Anyway, apologies for the logorrhoea, but what I'm trying to say is that signature matching isn't really the issue causing #476. The issue is that even when JHOVE knows which modules it can use through its existing identification logic, it currently only delivers one report, so it has to make a decision on which report to return, and it currently decides based purely on which is the first to return a status of "well-formed". In the case of #476, this heuristic leads to the BYTESTREAM module's report being returned, even though a more applicable module may have been known, just because it reported the file as well formed.
This problem is often seen with the BYTESTREAM module because it matches all file types, but it isn't unique to it. The same problem could occur if you have an XML file, and both the XML module and UTF-8 module were enabled: if the XML file was of the correct UTF encoding, but had a malformed XML structure, JHOVE would only report the file as a well-formed UTF-8 file and not mention the malformed XML. (And if both of those modules found errors in the file, then all the user would be told is that it's a well-formed byte stream.) So that's the problem this issue is trying to address.
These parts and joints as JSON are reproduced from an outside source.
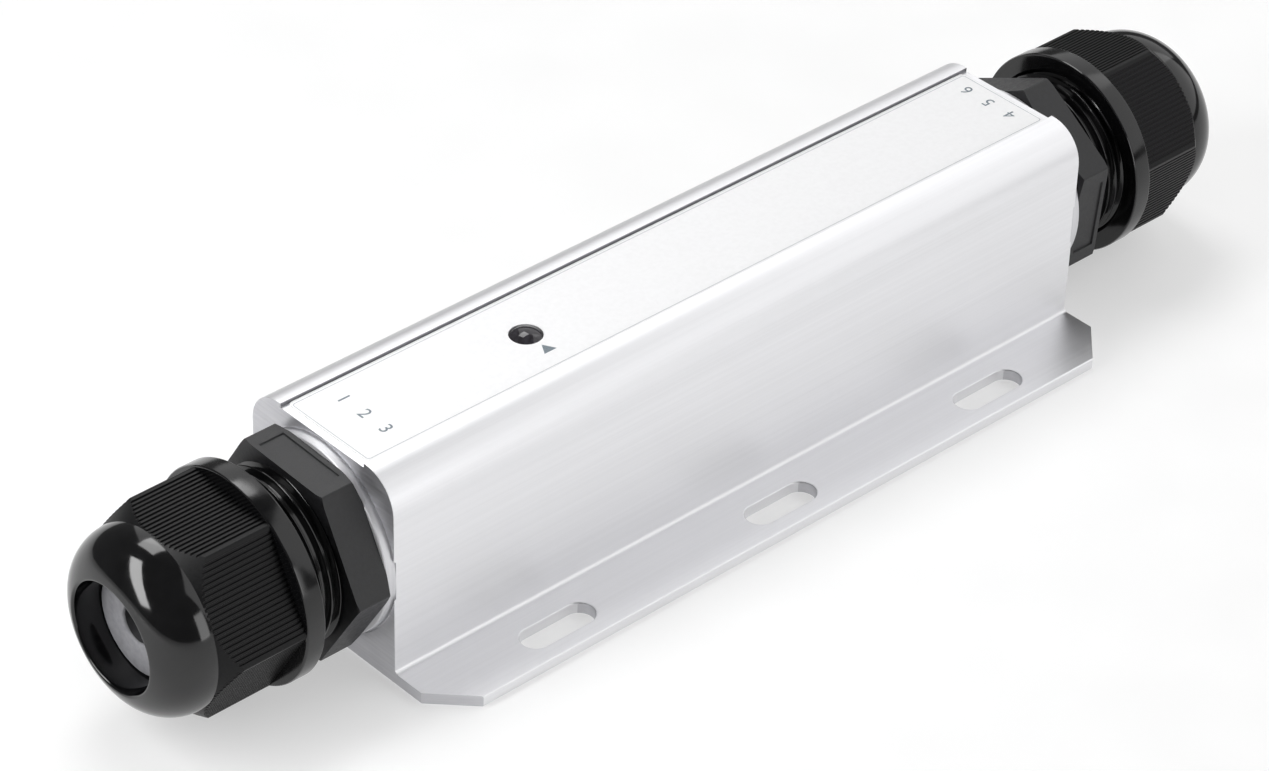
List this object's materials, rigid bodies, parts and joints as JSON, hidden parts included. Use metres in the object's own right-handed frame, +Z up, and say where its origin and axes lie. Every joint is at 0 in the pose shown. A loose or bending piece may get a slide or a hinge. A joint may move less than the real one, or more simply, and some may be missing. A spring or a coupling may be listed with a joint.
{
  "type": "power line surge protector",
  "caption": "In-line power line surge protector: extruded aluminium body with a slotted mounting flange, label, indicator lens, and a plastic cable gland with a turning dome nut at each end.",
  "frame": {"origin": "on the mounting face, at the middle of the body's length and width", "axes": "+X along the body, from the output gland to the input gland; +Y away from the flange; +Z up"},
  "size_m": [0.307, 0.0643, 0.0513],
  "materials": {
    "housing_metal": "clear anodised, satin",
    "label_film": "white film, satin",
    "lens_plastic": "smoked, polished",
    "ring_metal": "turned",
    "gland_plastic": "black, moulded",
    "grey_rubber": "grey, matt",
    "black_rubber": "matt",
    "terminal_plastic": "green, moulded",
    "screw_steel": "zinc plated",
    "sleeve_plastic": "natural, extruded",
    "board_laminate": "solder mask",
    "varistor_coating": "blue epoxy coating",
    "fuse_ceramic": "plain",
    "tube_ceramic": "plain, with metal caps",
    "led_plastic": "tinted, clear",
    "resistor_coating": "coated",
    "post_brass": "turned"
  },
  "bodies": {
    "housing": {"housing": "housing_metal", "label": "label_film", "indicator_lens": "lens_plastic", "indicator_gasket": "black_rubber", "output_seat_ring": "ring_metal", "output_gland_gasket": "black_rubber", "output_gland_body": "gland_plastic", "output_terminal_block": "terminal_plastic", "output_terminal_screws": "screw_steel", "input_seat_ring": "ring_metal", "input_gland_gasket": "black_rubber", "input_gland_body": "gland_plastic", "input_terminal_block": "terminal_plastic", "input_terminal_screws": "screw_steel", "insulating_sleeve": "sleeve_plastic", "circuit_board": "board_laminate", "varistors": "varistor_coating", "thermal_fuses": "fuse_ceramic", "gas_discharge_tube": "tube_ceramic", "indicator_led": "led_plastic", "led_resistor": "resistor_coating", "earth_post": "post_brass", "earth_screw": "screw_steel", "board_screw": "screw_steel"},
    "output_insert": {"output_clamp_cage": "gland_plastic", "output_cable_seal": "grey_rubber"},
    "output_nut": {"output_dome_nut": "gland_plastic"},
    "input_insert": {"input_clamp_cage": "gland_plastic", "input_cable_seal": "grey_rubber"},
    "input_nut": {"input_dome_nut": "gland_plastic"}
  },
  "joints": [
    {"name": "output_insert_slide", "type": "slide", "parent": "housing", "child": "output_insert", "axis": [-1, 0, 0], "range_m": [-0.00706, 0.00706]},
    {"name": "output_nut_turn", "type": "hinge", "parent": "output_insert", "child": "output_nut", "pos_m": [-0.13612, 0, 0.0265], "axis": [-1, 0, 0], "range_deg": [-1080, 1080]},
    {"name": "input_insert_slide", "type": "slide", "parent": "housing", "child": "input_insert", "axis": [1, 0, 0], "range_m": [-0.00706, 0.00706]},
    {"name": "input_nut_turn", "type": "hinge", "parent": "input_insert", "child": "input_nut", "pos_m": [0.13612, 0, 0.0265], "axis": [1, 0, 0], "range_deg": [-1080, 1080]}
  ],
  "couplings": [
    {"joint": "output_insert_slide", "follows": "output_nut_turn", "m_per_rad": 0.00037401},
    {"joint": "input_insert_slide", "follows": "input_nut_turn", "m_per_rad": 0.00037401}
  ]
}
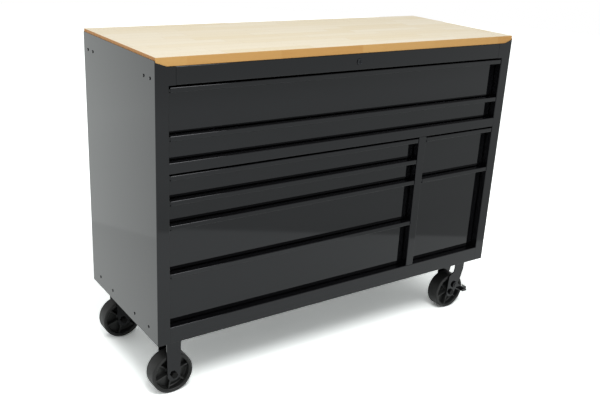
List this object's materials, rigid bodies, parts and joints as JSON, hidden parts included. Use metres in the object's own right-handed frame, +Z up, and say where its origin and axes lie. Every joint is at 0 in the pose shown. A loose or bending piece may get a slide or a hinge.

An improvement to the situation which wouldn't require breaking changes might be to hard-code a special case for the BYTESTREAM module so that it's only ever used when no other modules return a signature match. This would greatly diminish the number of occurrences, but wouldn't solve the problem for any other overlapping modules, such as XML and UTF-8. Alternatively, removing the BYTESTREAM module from validation entirely would also give the same results, have other benefits (as explained in #396), and could also be done without introducing any breaking changes or special cases.
Do either of those sound any better as a first step to a more complete solution?